View solution in original post

6 Replies 6

pedroquiroga
Level 1
Level 1

Hi, this links gives some information:

http://www.cisco.com/en/US/tech/tk389/tk621/technologies_white_paper09186a0080094cfc.shtml

some suggestion:

- MST is backwards compatible with PVST+, but If you can,make the change all at once during an outage window.

- The first switch to migrate is the root of the vlans (then go migrate the one neraest to it).

I hope it helps...

Francois Tallet
Level 7
Level 7

-Try to avoid the interaction between MST and PVST if you can (this adds complexity to MST which is quite simple if you can run your whole network with it).

If you must have this interaction, keep the root on the MST side (again, for the sake of simplicity).

-What is the most painful with MST is that changing the configuration is a major event. If you plan to consistently add vlans to your network, the best is that you already provision some groups of vlans mapped to your different instances. The vlans don't need to exist to be mapped to an MST instance. So just spread the 4K vlans accross all your instances. This way, you always have a pool of vlan available for each instance and you never need to change your MST configuration.

Regards,

Francois

Hi Fracois,

Thanks for your help. My environment requires adding VLANs on weekly basis, and I was planning just what you have recommended, but you triggered another question in my head.

Is there any kind of recommendation on how many VLANs per instance I should be considering? What is the factor(s) that decide(s) how VLANs are spread among the instances?

I've been reading alot, but this needs personal experience such as yours to answer.

Thanks alot in advance,

Salem.

Hi Salem,

The number of vlan mapped to a given instance does not matter, that's the beauty of MSTP;-)
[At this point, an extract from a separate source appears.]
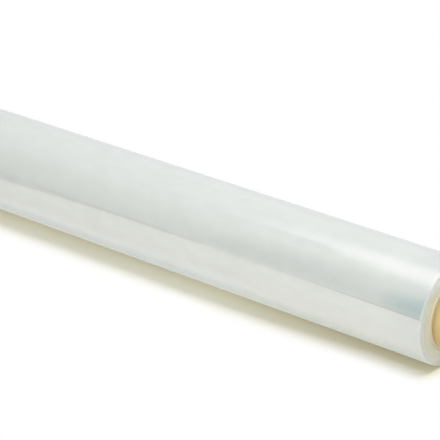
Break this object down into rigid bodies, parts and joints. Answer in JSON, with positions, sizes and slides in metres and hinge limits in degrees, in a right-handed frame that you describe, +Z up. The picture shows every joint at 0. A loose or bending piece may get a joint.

You just need to identify how many different topologies you need in your network in order to achieve load balancing across your redundant link. For each of these topologies, create an instance. Then divide your vlans among these instances in the MST config. This way, when you need to create a new vlan, you can just select one assigned to the topology you want.

Aside the load balancing, you might also consider creating several instances to isolate the flush resulting from topology changes. MST operates at the instance level, so when a topology change occurs in an instance, all the vlans mapped to it are affected. Even with the same kind of topology, you may want to segment your network in separate instance to limit the scope of the topology changes. The IEEE is working on the replacement of GVRP, and its successor (MVRP) should hanlde the topology change at the vlan level, removing it from the responsibility of MST. When this occurs, this second will have no reason to be.

Last point about how to group vlans to instances. You are free to associate whichever vlan to whichever instance of course, but for optimized operation, it's better if you use ranges. For instance, mapping vlan 1-1000 to instance X, 1001-2000 to instance Y etc... Mapping all the odd vlans to instance X and all the even ones to instance Y is less efficient.

Regards,

Francois

Hi Francois,

Thanks for your recommendations; I have carried out the migration and it was successful.

Most Appreciated.

Salem.

Hi,

Be careful about 2950, I have serious problems with that in MST.

It is likely to face "Dispute Pre-STD-Rx" on the other hand of 2950 (3750 for example),

I've taken research to solve them, Finally I found that 2950's MST BPDU is not correct even "pre-standard" command on other hand (3750).